The man in the car noticed her too late, fumbled with his paper, his keys, but she was already there, trying to suppress her surprise at the face she recognized. He frowned, folded his paper, rolled down the window.
“Wouldn’t you rather come inside, Roy?” she said.
In the kitchen, she made coffee, poured two cups. Roy took a seat at the table. Thomas stood
in the doorway, watching.
“This is Mr. Pritchard,” Ginnie said. “He’s come to see us a few times. You might not remember him.”
“I remember him.”
Ginnie placed the cups on a tray. “What do you remember?”
Thomas stared for another moment. “He took my picture when I was a baby.” He turned and disappeared into the living room.
“He seems to be doing well,” Roy said.
“Yes.”
“He looks like Henry.”
Ginnie carried the tray to the table. “You could just come to the front door and knock.”
“I know. I’m sorry.”
She took a breath. “Has something happened?”
Roy poured milk into his cup, stirred. “No.”
“Would you tell me if it had?”
He lifted his spoon from the coffee, tapped it dry on the edge of his cup. “How’s Hannah?”
“I haven’t seen her in six months,” Ginnie said.
“I’m sorry to hear that.”
“It’s not as bad as it could be. It’s been a year before. Longer than a year.”

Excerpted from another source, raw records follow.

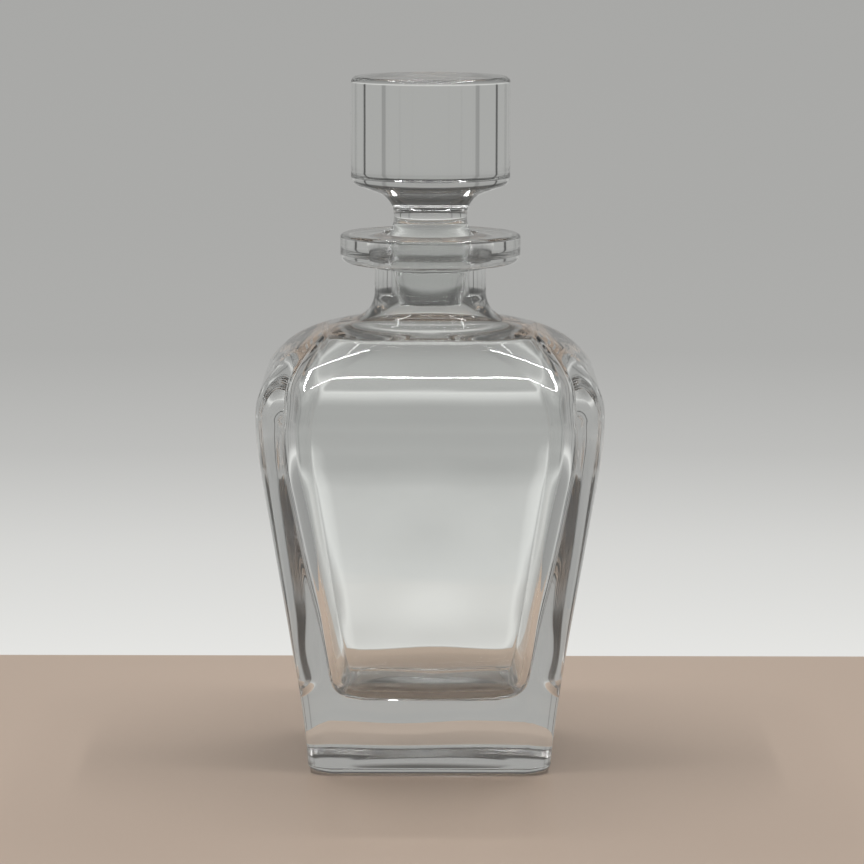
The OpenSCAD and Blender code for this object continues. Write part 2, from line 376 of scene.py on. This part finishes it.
def ripple(piece, low_z, high_z, depth, outer_depth):
    """Push the sides in and out a little, as pressed glass is never quite flat, and least so inside."""
    mesh = piece.data
    places = np.empty(3 * len(mesh.vertices), np.float32)
    normals = np.empty(3 * len(mesh.vertices), np.float32)
    mesh.vertices.foreach_get("co", places)
    mesh.vertex_normals.foreach_get("vector", normals)
    places = places.reshape(-1, 3).astype(float)
    x, y, z = places.T
    # Up to the shoulder, this half width is over the cavity's and under the outer one
    limit = CAVITY_FOOT_A + z * tand(CAVITY_LEAN) + HALF_WALL
    inside = (z >= low_z) & (z <= high_z) & (np.maximum(abs(x), abs(y)) < limit)
    outside = (z > FOOT_EDGE_R) & (z <= high_z) & (np.maximum(abs(x), abs(y)) >= limit)
    # Waves 38 to 70 mm long: radians per metre, and freely chosen starts
    wave = np.sin(150 * x + 1.3) * np.cos(130 * z + 0.5)
    wave += np.sin(140 * y - 0.7) * np.cos(165 * z + 2.1)
    wave += 0.6 * np.sin(90 * (x - y) + 115 * z)
    slow_wave = np.sin(110 * x - 0.4) * np.cos(95 * z + 1.1) + np.sin(105 * y + 0.9) * np.cos(90 * z - 0.6)
    fade = np.clip((high_z - z) / RIPPLE_TOP_FADE, 0, 1)
    outer_fade = fade * np.clip((z - FOOT_EDGE_R) / OUTER_RIPPLE_FOOT_FADE, 0, 1)
    deeper = 1 + FOOT_RIPPLE * np.clip((FOOT_RIPPLE_Z - z) / FOOT_RIPPLE_FADE, 0, 1)
    push = deeper * (depth * wave * inside * fade + outer_depth * slow_wave * outside * outer_fade)
    places += normals.reshape(-1, 3) * push[:, None]
    mesh.vertices.foreach_set("co", places.astype(np.float32).ravel())
    mesh.update()


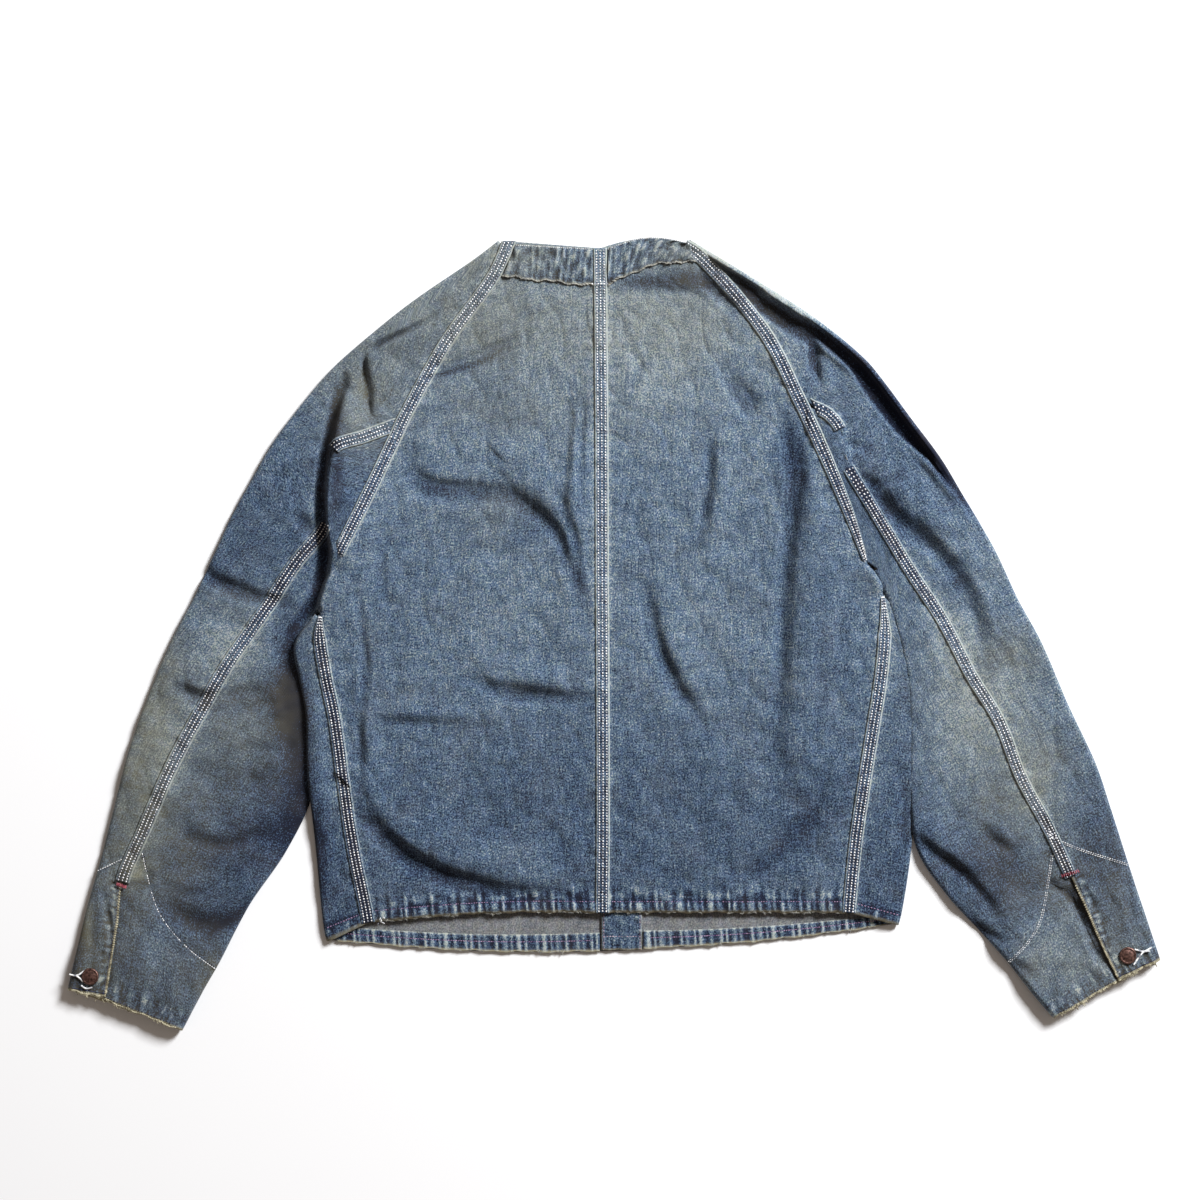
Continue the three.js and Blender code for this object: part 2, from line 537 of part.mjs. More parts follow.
// A sleeve: the raglan top piece rolls over the outer edge, the under piece over the inner one.
function buildSleeve(plan, label, lines) {
  const { side } = plan;
  const { raglan, sleeveTop, seam, outer, inner, lower, tubeRows, slitRows } = lines;
  const meeting = RAGLAN_STEPS[0] + RAGLAN_STEPS[1];
  const drop = (i) => (i <= slitRows ? LAP_DROP : 0);

  // The corner where the sleeve seam meets the raglan seam shares both directions.
  const above = raglan.slice(meeting);
  const corner = above[0].out.clone().add(seam[seam.length - 1].out).normalize();
  const topRail = [...seam, { ...above[0], out: corner }, ...above.slice(1)];

  const topRows = topRail.map((station, i) => {
    const { out } = outer[i];
    const start = outer[i].point.clone().addScaledVector(out, -EDGE_ROUND);
    const width = station.point.distanceTo(start);
    const half = i > seam.length - 1 ? FELL_HALF : SLEEVE_FELL_HALF;
    const first = beside(station, strip(half, width, NECK_STRIP));
    const across = between(first, start, SLEEVE_COLUMNS);
    const flats = [beside(station, SEAM_GAP / 2), first, ...across, start];
    const height = sleeveTop(start);
    const under = beside(lower[i], SEAM_GAP / 2);
    const tops = flats.map((flat) => onTop(flat, sleeveTop(flat)));
    return [...tops, ...roll(outer[i].point, out, height), onTop(under, 0)];
  });
  add(`sleeve_top_${label}`, shell(topRows, side * -1, { seamAt: (i, j) => j === 0 }), "sleeve");

  const underRows = seam.map((station, i) => {
    if (i < tubeRows) {
      const out = inner[i].out.clone().multiplyScalar(-1);
      const start = inner[i].point.clone().addScaledVector(out, -EDGE_ROUND);
      const width = station.point.distanceTo(start);
      const slit = i < slitRows;
      const edge = beside(station, slit ? LAP : -SEAM_GAP / 2);
      const first = beside(station, -strip(slit ? SLIT_STRIP : SLEEVE_FELL_HALF, width));
      const flats = [edge, first, ...between(first, start, SLEEVE_COLUMNS), start];
      const tops = flats.map((flat, k) => onTop(flat, sleeveTop(flat) - (k < 2 ? drop(i) : 0)));
      const under = beside(lower[i], -SEAM_GAP / 2);
      return [...tops, ...roll(inner[i].point, out, sleeveTop(start)), onTop(under, 0)];
    }
    const far = raglan[i - tubeRows];
    const width = station.point.distanceTo(far.point);
    const first = beside(station, -strip(SLEEVE_FELL_HALF, width));
    const last = beside(far, strip(FELL_HALF, width));
    const flats = [beside(station, -SEAM_GAP / 2), first, ...between(first, last, SLEEVE_COLUMNS - 1),
      last, beside(far, SEAM_GAP / 2)];
    return [...flats.map((flat) => onTop(flat, sleeveTop(flat))), null, null, null, null];
  });
  const underSeams = {
    seamAt: (i, j) => j === 0 || (i >= tubeRows && j === SLEEVE_COLUMNS + 1),
    crossed: (i, j) => i >= tubeRows && j === SLEEVE_COLUMNS,
  };
  add(`sleeve_under_${label}`, shell(underRows, side, underSeams), "sleeve");

  const stubAt = tubeRows - 1 + plan.stubStart;
  const fellTop = tubeRows - 1 + plan.sleeveFellTop;
  fell(`fell_sleeve_${label}`, seam.slice(slitRows, fellTop + 1), SLEEVE_FELL_HALF, sleeveTop);
  fell(`fell_stub_${label}`, seam.slice(stubAt), SLEEVE_FELL_HALF, sleeveTop, plan.stubSlant);

  // The cuff button: a domed cap with a rim, just above the flap.
  const centre = new THREE.Vector2(...plan.button);
  const profile = BUTTON.profile.map(([r, h]) => new THREE.Vector2(r, h));
  const cap = new THREE.LatheGeometry(profile, BUTTON.sides).rotateX(Math.PI / 2);
  const below = Array.from({ length: BUTTON.sides }, (_, k) => {
    const angle = (2 * Math.PI * k) / BUTTON.sides;
    const spoke = new THREE.Vector2(Math.cos(angle), Math.sin(angle));
    return sleeveTop(centre.clone().addScaledVector(spoke, BUTTON.radius));
  });
  const seat = Math.max(...below, sleeveTop(centre)) + BUTTON.clear;
  add(`button_${label}`, cap, "button").position.set(centre.x, centre.y, seat);
}

buildHalf(LEFT, "left");
buildHalf(RIGHT, "right");

// The middle seam's band, and the facing inside the front opening.
fell("fell_back", middleSeam(1), FELL_HALF, (flat) => heightAt(flat.x, flat.y, "body"));
const facingWidth = FACING.outer - FACING.inner;
const facingEnd = FRONT_HEM + SEAM_GAP;
const facing = new THREE.BoxGeometry(facingWidth, FACING.top - facingEnd, CLOTH);
add("front_facing", facing, "front").position.set(
  (FACING.outer + FACING.inner) / 2, (FACING.top + facingEnd) / 2, 2 * SEAM_GAP + 2.5 * CLOTH,
);

export default jacket;
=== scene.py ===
import random

import bmesh
import bpy
import numpy as np
from mathutils import Matrix, Vector


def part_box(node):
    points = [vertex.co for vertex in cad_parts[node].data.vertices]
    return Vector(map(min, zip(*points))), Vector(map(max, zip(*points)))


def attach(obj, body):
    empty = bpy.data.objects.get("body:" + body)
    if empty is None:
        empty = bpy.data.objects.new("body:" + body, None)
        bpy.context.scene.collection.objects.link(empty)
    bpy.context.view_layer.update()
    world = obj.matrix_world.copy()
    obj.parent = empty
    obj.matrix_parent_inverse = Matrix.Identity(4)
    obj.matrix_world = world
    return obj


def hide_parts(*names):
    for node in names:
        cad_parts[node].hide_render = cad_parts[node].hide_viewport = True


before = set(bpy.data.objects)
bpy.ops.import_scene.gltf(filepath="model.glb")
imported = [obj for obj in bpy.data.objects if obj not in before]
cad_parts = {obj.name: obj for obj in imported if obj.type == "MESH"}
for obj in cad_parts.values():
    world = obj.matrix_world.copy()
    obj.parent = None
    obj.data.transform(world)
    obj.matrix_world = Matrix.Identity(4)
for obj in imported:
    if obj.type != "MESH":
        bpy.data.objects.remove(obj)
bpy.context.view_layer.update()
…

“Have you ever thought of going down there?”
“I don’t want to destroy what little is left. I’ll take six months over nothing.” She looked at Roy. “Have you been down there?”
Roy shook his head.
“You’re not watching her?”
“Not as far as I know. There isn’t any reason to.”
“Is there any reason to watch us?”
“I don’t know.”
“I see you, I see the others, and it gives me hope,” she said. “When you stop coming, I’ll know he’s really gone.”
“I’m not here to mislead you, Ginnie.”
She stood from the table, carried her cup to the sink. “Do you remember that day in Arlington, when you brought Henry home? I was standing at the door, watching him come up the walkway in the snow, his coat open, his hat crooked. I thought, I had the thought, that this was the worst moment. That this feeling, the fear and helplessness, watching him come to the door, I thought that this was as bad as it could ever get. I could see, right then, a life without him, and I didn’t know how I could do it. I couldn’t imagine that life.”